What is expected: Look through the lines below and extract any with the word "None".

Dataset extract:
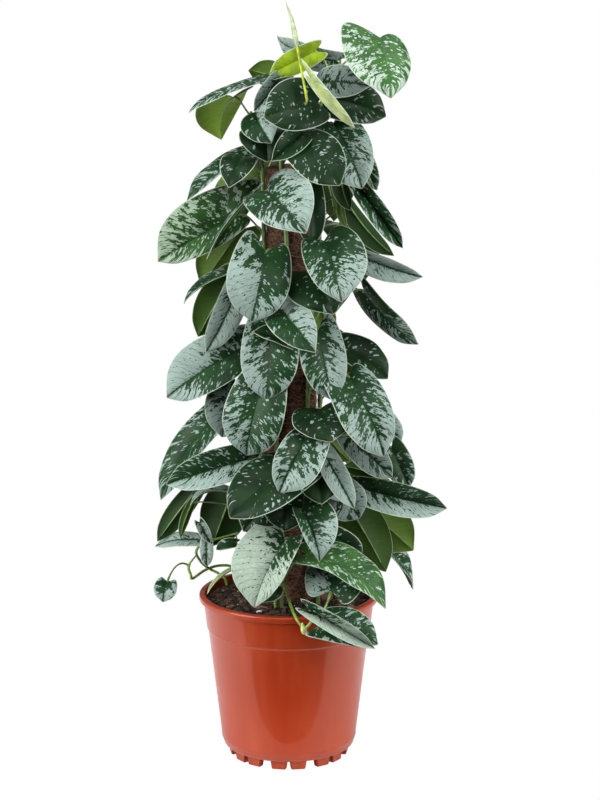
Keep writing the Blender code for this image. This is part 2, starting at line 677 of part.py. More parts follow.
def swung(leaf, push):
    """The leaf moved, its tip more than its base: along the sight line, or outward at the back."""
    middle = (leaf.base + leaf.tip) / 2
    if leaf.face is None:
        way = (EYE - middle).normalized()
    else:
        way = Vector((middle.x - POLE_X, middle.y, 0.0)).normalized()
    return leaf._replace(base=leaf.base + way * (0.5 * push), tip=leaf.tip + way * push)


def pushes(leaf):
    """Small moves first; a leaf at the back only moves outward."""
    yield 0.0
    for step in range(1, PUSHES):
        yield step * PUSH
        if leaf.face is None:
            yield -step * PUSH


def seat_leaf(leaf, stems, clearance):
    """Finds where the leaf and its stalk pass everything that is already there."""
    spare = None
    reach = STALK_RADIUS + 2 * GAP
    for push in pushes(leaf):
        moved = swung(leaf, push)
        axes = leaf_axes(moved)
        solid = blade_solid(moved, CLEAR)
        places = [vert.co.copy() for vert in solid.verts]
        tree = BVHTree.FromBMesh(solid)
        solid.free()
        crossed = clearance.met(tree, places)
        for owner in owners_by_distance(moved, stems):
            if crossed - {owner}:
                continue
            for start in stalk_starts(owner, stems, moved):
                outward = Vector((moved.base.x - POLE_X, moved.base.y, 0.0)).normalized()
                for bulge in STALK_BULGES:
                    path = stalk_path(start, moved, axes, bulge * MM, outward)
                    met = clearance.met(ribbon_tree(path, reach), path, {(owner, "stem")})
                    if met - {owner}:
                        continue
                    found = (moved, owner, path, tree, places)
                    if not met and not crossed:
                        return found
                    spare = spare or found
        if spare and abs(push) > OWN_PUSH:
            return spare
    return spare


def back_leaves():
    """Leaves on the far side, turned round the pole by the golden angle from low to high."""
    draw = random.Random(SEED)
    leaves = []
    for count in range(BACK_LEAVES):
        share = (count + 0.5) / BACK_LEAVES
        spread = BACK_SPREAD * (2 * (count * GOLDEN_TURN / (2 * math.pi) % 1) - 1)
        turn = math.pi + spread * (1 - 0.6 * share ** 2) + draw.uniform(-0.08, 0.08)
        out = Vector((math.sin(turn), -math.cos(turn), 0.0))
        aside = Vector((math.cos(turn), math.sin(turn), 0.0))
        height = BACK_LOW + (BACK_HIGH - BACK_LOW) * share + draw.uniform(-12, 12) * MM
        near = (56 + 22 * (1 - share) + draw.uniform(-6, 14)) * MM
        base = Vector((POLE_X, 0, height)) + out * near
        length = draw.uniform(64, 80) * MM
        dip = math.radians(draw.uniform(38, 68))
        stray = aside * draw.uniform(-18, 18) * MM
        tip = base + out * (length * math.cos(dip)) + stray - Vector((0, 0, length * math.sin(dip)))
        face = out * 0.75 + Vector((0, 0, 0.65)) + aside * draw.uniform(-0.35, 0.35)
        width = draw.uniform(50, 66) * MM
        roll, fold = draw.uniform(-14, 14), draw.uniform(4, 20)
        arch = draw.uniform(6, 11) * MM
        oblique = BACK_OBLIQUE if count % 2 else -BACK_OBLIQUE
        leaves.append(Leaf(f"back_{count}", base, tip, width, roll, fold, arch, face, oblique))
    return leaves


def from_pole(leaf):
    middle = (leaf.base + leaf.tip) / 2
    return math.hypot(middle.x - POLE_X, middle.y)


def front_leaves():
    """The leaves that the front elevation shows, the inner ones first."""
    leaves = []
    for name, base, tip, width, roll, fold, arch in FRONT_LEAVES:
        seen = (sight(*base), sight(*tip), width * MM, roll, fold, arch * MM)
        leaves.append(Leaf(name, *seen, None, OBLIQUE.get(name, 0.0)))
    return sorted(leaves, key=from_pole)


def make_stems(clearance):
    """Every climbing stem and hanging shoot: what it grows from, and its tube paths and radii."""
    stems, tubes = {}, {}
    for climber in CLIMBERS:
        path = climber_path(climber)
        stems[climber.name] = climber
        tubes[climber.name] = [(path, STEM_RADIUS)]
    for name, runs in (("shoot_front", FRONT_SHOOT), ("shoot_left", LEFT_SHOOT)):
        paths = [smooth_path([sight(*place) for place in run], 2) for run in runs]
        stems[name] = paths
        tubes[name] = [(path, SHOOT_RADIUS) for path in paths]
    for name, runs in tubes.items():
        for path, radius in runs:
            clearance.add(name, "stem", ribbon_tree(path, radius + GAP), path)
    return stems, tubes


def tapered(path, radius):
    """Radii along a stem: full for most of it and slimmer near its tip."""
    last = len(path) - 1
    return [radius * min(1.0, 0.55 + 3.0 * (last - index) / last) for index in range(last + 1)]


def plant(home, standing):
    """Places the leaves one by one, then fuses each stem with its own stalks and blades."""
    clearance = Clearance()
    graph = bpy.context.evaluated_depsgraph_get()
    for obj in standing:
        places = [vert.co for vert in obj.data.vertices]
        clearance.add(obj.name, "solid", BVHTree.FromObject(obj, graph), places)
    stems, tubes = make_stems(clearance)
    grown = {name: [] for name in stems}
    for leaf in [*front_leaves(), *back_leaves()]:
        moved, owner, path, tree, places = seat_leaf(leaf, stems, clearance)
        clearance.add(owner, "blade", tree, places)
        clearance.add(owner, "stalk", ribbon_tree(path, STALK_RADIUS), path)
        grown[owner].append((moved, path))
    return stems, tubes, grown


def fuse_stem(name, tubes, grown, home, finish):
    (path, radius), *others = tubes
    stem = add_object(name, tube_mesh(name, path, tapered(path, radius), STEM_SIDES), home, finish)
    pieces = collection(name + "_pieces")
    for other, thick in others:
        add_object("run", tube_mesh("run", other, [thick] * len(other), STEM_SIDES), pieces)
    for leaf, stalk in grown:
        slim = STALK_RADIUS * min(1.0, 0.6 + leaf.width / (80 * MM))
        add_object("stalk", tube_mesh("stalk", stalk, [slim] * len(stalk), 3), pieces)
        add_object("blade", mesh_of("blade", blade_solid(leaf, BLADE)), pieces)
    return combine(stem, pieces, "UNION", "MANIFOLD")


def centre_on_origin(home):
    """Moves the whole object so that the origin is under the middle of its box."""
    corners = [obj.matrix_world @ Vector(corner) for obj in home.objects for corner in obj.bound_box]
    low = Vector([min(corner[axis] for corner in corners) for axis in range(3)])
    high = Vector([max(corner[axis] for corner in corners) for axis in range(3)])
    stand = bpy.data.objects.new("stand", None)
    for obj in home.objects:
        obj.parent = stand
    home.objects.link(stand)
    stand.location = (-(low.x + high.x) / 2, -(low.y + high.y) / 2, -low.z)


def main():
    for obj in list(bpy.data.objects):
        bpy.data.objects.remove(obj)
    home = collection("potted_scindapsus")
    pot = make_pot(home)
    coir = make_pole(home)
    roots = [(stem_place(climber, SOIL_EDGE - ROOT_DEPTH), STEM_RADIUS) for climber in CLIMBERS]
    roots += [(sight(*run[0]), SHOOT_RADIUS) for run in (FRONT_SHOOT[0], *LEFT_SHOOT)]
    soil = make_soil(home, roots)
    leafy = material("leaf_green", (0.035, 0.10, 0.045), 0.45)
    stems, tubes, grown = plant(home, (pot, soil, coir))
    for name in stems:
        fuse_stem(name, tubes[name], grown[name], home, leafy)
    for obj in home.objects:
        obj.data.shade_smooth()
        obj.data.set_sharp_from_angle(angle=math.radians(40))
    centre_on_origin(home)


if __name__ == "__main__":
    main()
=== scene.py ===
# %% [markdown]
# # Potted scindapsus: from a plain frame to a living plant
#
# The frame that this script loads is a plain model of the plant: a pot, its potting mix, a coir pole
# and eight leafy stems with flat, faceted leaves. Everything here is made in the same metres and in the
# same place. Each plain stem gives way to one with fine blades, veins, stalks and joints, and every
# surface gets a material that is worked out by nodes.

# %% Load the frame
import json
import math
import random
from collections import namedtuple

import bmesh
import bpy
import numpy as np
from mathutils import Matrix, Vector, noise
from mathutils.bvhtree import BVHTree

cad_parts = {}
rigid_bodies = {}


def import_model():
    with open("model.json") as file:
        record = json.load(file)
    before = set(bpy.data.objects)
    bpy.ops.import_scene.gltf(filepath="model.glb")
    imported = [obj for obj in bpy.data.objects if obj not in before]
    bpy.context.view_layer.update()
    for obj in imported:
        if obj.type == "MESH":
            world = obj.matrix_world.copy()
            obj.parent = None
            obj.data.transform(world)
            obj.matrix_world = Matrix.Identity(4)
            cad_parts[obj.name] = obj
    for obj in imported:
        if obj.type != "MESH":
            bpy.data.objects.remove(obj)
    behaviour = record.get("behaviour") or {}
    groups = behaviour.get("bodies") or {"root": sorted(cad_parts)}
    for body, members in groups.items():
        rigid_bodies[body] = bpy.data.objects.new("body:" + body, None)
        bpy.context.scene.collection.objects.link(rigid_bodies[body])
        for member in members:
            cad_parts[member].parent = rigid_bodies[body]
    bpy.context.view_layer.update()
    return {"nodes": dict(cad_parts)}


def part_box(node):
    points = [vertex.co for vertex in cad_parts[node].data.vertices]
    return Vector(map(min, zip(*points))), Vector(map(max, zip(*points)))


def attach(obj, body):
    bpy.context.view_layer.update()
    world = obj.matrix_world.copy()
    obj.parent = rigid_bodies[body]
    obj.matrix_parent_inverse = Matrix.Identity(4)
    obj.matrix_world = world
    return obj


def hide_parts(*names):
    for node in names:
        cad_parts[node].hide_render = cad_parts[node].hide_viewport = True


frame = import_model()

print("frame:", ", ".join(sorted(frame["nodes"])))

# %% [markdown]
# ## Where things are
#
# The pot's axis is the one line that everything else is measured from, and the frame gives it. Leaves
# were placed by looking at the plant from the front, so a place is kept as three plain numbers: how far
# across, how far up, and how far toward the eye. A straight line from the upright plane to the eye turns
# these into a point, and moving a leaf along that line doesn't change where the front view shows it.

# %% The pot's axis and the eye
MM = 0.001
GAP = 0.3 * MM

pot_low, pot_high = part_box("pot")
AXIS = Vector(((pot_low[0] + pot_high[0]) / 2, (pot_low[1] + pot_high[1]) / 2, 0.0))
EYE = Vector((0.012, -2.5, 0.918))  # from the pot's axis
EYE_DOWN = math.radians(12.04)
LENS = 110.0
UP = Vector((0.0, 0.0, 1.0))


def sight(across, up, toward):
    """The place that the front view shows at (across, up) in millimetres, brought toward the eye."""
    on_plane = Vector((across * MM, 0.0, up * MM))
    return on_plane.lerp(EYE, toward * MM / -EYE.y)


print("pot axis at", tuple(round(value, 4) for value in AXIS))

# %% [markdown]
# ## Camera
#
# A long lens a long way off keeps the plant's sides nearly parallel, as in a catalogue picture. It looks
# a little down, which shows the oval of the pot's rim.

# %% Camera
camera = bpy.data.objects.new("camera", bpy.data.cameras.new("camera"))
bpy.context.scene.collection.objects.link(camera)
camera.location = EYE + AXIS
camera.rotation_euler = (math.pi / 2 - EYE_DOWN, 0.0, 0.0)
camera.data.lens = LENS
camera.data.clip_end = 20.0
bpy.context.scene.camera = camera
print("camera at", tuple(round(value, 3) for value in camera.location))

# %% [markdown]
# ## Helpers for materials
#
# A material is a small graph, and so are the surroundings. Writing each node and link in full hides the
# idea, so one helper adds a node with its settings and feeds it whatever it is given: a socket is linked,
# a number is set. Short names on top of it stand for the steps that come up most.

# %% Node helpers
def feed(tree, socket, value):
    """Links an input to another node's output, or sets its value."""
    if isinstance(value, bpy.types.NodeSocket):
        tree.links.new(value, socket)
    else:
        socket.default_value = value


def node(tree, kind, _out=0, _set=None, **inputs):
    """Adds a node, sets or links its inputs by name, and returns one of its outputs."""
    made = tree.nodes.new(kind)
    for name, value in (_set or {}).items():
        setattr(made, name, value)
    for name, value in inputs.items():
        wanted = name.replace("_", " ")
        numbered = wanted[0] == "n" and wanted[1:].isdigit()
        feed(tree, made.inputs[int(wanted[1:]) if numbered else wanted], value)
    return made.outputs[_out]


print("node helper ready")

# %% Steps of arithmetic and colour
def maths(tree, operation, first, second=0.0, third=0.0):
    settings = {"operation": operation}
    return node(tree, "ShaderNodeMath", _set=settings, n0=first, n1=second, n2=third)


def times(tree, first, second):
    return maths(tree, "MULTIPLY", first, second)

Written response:
    if leaf.face is None:
        if leaf.face is None:
    spare = None
        leaves.append(Leaf(name, *seen, None, OBLIQUE.get(name, 0.0)))
    stand = bpy.data.objects.new("stand", None)
            obj.parent = None
        rigid_bodies[body] = bpy.data.objects.new("body:" + body, None)
def node(tree, kind, _out=0, _set=None, **inputs):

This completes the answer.